The book's organization mirrors the complexity and richness of the
interlocking topics Lemire studies. A narrative is embedded in this
analysis, for it is clear that ordinary householders in the seventeenth
century negotiated credit, earnings, and consumption quite differently
than their descendants two centuries later. However, an analysis of the
developmental arc that takes us from early modern to modern is secondary
to the book's argument. Its chapters, instead, are structured by topic:
the first three cover different aspects of credit, while the remaining
three are discussions, respectively, of fashion, savings banks, and
plebian numeracy and accounting. By framing her argument in this manner,
Lemire focuses on three interrelated themes that shaped the context
within which the processes of social and economic change of these
centuries took place.
The first of these themes centers on an analysis of the importance of
women as active agents in the world of plebian credit. In the early
modern period, for example, women, as Lemire shows in her analysis of
the surviving papers of several pawnbrokers, predominated as borrowers
and also as key individuals in the networks of social capital in the
community. As alternative means of saving emerged, particularly the
savings bank from around 1800, women continued to play a crucial role,
again making up a significant number of the depositors in such
institutions and a significant share of the total amounts deposited.
Crucially, Lemire shows that plebian women, as well as men, adopted the
providential ethos and the numeracy and accounting skills that gave a
savings account meaning. To be sure, the fact of women's active
involvement in the economic sphere is not in itself surprising; however,
Lemire's focus on credit shows that plebian women's role as economic
agents within the household needs to be understood as a type of
entrepreneurship with all the implications that it has for understanding
the pace and nature of economic and social change during these
centuries.
Second, Lemire shows that plebian households were very much
invested--both tangibly and emotionally--in the developing world of
consumption and fashion. They did so in a way that used household goods
as, what was in effect, an alternative currency. In good times, families
accumulated possessions, enjoying them for both their use and status
value, but always with the knowledge that they could be converted into
cash should the need arise. These patterns created a huge secondhand
market for everything from clothes to furnishings. This aspect of
Lemire's work makes two important contributions. It shows that fashion
played a role in shaping consumption patterns across a broad social
spectrum, extending down into plebian households rather than being
confined, as has often been assumed, to the middling ranks and above.

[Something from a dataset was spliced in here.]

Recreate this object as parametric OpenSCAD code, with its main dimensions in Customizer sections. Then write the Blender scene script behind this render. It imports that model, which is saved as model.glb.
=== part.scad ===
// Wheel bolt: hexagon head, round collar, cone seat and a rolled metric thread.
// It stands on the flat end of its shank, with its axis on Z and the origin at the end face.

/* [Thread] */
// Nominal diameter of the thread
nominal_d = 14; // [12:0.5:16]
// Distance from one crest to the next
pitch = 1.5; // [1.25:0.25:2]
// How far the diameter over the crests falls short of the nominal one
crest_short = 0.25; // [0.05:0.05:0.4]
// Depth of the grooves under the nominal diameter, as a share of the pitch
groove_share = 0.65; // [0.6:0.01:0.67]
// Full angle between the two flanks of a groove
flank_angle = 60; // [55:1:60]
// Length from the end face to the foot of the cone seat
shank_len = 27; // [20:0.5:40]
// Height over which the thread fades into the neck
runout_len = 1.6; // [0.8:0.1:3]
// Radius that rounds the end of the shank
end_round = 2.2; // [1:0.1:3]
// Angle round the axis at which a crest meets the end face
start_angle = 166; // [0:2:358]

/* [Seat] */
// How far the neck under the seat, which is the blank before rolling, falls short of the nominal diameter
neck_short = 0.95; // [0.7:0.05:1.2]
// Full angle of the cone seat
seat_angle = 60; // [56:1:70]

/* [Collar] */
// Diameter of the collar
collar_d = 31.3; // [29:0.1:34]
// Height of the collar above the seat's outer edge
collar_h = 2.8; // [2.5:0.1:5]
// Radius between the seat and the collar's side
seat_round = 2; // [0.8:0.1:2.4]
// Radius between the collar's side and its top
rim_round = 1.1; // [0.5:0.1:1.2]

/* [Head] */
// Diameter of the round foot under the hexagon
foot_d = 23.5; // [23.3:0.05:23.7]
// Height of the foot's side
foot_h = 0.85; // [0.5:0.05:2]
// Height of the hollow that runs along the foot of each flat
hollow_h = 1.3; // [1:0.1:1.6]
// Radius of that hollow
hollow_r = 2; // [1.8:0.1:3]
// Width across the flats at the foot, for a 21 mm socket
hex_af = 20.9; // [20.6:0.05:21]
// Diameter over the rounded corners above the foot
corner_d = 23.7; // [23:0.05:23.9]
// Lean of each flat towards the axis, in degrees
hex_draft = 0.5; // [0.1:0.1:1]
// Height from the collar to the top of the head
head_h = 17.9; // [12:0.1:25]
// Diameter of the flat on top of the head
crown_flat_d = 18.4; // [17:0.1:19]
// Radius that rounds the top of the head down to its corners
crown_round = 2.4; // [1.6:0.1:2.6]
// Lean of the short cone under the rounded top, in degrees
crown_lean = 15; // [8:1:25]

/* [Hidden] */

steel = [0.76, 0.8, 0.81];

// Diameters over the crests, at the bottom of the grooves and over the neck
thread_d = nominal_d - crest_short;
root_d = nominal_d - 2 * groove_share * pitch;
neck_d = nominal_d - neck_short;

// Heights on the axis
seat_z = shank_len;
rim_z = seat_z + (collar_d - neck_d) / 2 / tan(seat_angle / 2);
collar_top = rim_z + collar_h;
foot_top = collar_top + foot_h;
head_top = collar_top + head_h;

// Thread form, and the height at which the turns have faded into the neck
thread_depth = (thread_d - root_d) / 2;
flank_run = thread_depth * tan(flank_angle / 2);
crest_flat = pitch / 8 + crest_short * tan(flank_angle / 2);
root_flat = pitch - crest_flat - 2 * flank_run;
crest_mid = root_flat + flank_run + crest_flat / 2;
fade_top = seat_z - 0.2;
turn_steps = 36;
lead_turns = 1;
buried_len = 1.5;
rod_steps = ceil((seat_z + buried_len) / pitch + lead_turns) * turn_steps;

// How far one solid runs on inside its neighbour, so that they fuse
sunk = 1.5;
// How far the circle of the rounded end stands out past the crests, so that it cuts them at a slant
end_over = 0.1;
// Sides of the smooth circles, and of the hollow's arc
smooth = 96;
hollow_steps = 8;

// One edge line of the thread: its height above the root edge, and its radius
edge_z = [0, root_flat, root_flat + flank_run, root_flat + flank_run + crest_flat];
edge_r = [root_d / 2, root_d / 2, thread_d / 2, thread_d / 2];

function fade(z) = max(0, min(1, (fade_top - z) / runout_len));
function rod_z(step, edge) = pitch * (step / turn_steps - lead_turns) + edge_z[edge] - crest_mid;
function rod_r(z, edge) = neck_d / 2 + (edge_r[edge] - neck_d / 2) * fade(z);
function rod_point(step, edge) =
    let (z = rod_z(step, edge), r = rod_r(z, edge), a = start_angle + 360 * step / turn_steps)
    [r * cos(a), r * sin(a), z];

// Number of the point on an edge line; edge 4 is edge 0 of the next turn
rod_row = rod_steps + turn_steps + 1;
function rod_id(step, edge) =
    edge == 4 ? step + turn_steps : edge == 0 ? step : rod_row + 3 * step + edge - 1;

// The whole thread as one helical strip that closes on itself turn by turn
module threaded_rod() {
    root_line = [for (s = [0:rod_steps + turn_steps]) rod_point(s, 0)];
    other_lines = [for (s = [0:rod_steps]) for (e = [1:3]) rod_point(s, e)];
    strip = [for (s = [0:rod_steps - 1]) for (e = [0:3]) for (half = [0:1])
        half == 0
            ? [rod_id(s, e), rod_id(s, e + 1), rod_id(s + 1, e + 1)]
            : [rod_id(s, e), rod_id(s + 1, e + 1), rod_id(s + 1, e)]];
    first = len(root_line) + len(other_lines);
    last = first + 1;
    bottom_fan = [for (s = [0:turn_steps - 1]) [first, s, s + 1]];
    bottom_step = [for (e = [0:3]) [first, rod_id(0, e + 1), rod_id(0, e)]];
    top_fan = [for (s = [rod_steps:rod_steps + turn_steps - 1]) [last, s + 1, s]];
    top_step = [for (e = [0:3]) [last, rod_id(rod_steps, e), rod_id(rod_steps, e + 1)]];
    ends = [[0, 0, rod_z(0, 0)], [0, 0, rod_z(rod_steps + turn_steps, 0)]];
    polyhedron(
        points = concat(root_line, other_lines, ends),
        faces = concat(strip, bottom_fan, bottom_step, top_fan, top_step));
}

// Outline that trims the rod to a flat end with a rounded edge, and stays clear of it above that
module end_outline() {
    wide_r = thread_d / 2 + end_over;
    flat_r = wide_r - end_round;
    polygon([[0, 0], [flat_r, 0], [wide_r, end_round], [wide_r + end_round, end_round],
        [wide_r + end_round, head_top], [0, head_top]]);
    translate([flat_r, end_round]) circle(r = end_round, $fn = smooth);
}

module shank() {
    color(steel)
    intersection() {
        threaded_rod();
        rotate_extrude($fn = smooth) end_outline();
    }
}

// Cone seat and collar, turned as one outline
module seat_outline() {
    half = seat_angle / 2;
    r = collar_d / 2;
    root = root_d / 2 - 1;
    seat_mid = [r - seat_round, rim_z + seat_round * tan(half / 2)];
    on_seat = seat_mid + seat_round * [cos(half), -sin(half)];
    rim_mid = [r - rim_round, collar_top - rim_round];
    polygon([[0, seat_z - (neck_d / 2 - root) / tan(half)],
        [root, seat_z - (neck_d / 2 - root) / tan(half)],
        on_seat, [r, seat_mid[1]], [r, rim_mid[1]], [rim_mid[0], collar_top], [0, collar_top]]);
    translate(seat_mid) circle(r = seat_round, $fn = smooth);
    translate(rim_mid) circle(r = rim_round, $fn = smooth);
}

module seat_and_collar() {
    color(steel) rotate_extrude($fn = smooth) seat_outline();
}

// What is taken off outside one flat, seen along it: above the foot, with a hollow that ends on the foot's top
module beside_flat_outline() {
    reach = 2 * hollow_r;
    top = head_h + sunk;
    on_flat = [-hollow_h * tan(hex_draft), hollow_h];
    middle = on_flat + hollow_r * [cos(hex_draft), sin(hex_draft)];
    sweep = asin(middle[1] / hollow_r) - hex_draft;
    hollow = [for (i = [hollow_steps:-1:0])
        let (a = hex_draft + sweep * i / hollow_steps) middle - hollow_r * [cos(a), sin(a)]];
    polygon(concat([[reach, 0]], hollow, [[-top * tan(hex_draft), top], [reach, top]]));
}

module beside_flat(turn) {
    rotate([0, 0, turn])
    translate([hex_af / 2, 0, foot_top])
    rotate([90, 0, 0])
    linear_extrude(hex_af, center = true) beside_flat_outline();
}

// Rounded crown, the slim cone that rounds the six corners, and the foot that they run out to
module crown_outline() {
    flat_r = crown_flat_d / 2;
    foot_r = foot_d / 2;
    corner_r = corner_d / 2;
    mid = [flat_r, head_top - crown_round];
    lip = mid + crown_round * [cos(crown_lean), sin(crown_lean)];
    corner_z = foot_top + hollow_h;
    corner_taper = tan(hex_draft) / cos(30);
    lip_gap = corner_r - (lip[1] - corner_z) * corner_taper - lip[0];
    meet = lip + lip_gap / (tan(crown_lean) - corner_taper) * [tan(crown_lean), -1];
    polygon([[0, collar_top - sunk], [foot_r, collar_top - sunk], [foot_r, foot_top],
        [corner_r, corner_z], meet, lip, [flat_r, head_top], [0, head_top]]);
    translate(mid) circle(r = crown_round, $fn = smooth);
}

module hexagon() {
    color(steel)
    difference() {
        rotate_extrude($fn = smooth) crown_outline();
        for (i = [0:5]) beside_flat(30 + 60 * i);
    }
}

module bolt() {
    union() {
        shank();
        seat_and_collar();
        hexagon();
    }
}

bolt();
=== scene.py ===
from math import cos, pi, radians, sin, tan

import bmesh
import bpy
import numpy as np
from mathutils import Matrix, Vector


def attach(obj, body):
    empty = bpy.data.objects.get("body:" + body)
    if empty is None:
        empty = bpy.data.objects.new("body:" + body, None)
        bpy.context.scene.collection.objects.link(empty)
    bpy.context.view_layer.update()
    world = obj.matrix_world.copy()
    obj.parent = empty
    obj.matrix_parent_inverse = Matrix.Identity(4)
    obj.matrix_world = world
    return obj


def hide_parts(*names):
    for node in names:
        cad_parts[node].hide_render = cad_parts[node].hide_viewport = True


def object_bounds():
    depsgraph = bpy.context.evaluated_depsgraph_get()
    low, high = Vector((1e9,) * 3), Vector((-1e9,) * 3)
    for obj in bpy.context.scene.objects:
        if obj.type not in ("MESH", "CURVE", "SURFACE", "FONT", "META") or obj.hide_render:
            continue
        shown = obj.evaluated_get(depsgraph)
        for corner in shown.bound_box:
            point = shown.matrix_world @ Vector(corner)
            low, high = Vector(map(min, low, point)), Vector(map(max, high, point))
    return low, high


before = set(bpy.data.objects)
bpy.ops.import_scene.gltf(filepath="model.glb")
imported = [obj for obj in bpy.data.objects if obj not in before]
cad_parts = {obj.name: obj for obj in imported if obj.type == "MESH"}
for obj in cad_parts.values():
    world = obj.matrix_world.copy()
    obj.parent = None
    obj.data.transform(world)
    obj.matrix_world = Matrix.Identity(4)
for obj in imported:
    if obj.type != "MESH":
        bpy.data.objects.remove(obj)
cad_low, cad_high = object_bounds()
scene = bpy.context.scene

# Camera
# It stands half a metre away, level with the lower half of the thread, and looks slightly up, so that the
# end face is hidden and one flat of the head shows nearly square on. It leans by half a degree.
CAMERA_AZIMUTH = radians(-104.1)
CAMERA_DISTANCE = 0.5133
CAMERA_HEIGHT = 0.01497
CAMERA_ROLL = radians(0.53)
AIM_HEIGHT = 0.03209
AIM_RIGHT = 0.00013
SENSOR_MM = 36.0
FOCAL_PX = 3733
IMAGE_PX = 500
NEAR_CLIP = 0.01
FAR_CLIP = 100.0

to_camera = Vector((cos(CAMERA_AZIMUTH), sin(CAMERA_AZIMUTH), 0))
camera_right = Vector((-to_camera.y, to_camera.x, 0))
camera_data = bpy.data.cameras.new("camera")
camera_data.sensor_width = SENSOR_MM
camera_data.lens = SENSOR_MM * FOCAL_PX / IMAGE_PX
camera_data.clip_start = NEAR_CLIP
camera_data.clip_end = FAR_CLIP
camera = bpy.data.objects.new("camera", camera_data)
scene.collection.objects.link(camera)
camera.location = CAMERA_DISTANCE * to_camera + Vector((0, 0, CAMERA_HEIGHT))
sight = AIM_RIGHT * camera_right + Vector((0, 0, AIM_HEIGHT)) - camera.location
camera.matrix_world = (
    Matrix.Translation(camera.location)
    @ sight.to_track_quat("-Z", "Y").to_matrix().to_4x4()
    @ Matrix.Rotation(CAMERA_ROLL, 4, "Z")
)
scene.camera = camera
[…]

And, her analysis confirms the trend in recent work in the field arguing
that fashion trends originated from different social loci rather than
always being the result of social emulation.
Third, Lemire explores the developing class dynamics of this era, best
understood as the tension between policies that middling reformers
sought to impose and the practices of plebian households. Her
fascinating account of one early effort, the short-lived Charitable
Corporation of the early eighteenth century, describes the attempt to
provide small-scale loans for the deserving poor that would avoid the
perceived immorality, and usurious interest rates, of loans from
pawnbrokers. The very concept of the corporation recognized that the
poor had legitimate needs for small-scale credit, and its structure (a
joint stock company like the Bank of England) signaled that the poor
were part of the growing commercial economy. The corporation, however,
fell victim to a South Sea-like fever of speculation and mismanagement,
and its collapse had the effect of cementing the public perception that
plebian borrowing was caused by improvidence.
If the Charitable Corporation represented a failed attempt to bring
middling respectability to plebian credit practices, the emergence,
almost one century later, of small-scale savings banks was more
successful. Established in both urban and rural settings, these banks
provided a safe place for the laboring poor to accumulate savings,
ideally by means of regular deposits that would build over time. While
the middle-class reformers who championed these institutions believed
that they were bringing providential values to the poor, Lemire suggests
that the clear success of these banks may have had more to do with
underlying changes in the economy and society rather than reformers'
efforts. In this instance, Lemire's analysis of social politics suggests
that historians need to pay attention to the roles that credit and
consumption played in the emerging political and social differences of
this era.
As the book's title suggests, Lemire sets out to reexamine plebian
households as if they were, in effect, businesses. Doing so allows her
to include ordinary women and men as actors in the long process of
social and economic change that created a "monetized, industrial, and
numerate society," while at the same time forcing us to take a broader
and more inclusive view of what those processes of change involved (p.
227). The result is a complex and satisfying argument that should be
incorporated into the way that historians interested in the intersection
of cultural and social history think about this period.
Note
[1]. Jan de Vries, "The Industrious Revolution and the Industrial
Revolution," _Journal of Economic History_ 54 (1994): 249-270.